▸ **Exercise brief**
Identify each line below containing the string "this" and copy it.

▸ **Information provided**
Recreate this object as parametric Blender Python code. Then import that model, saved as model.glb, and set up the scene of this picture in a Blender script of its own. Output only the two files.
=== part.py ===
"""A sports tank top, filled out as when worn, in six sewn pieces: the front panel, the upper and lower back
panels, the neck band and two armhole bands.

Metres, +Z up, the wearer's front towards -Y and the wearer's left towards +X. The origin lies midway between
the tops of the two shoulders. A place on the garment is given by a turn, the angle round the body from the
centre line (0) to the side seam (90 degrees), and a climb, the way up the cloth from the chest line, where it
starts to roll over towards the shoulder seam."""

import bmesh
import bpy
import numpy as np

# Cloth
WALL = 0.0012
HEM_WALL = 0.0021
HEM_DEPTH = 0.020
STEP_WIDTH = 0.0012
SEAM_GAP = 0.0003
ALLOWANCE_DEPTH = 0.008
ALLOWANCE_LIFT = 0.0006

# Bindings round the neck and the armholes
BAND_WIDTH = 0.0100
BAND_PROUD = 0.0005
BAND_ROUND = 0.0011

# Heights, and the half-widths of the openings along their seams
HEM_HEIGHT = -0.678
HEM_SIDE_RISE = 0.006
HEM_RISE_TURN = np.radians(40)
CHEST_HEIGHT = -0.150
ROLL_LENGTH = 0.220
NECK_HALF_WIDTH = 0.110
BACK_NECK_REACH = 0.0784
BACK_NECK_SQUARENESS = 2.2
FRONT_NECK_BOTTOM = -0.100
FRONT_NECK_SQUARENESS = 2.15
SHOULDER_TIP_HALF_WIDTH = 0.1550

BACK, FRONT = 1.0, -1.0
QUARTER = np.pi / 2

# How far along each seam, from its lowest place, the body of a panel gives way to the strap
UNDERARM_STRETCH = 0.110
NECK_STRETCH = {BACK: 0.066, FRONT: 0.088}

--

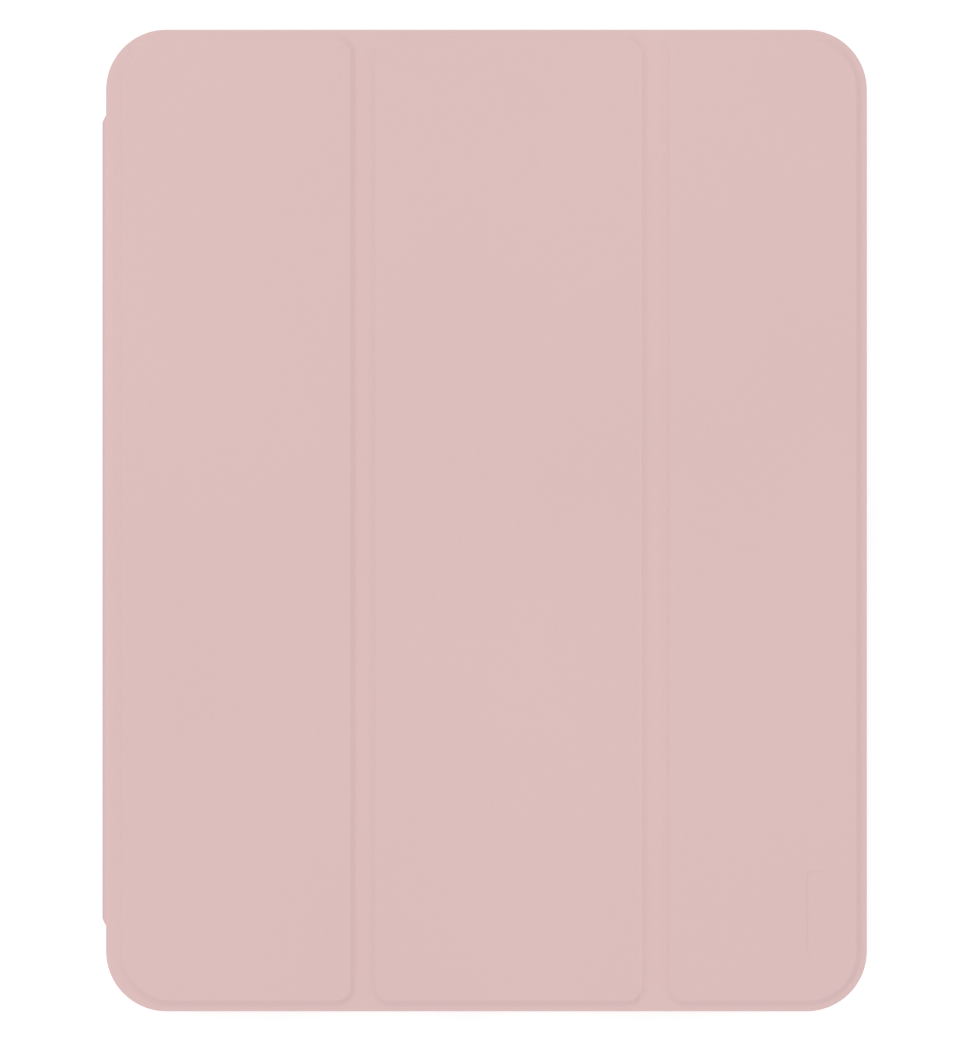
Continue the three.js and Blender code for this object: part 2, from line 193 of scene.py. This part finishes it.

▸ **Answer below**
Recreate this object as parametric Blender Python code. Then import that model, saved as model.glb, and set up the scene of this picture in a Blender script of its own. Output only the two files.
Continue the three.js and Blender code for this object: part 2, from line 193 of scene.py. This part finishes it.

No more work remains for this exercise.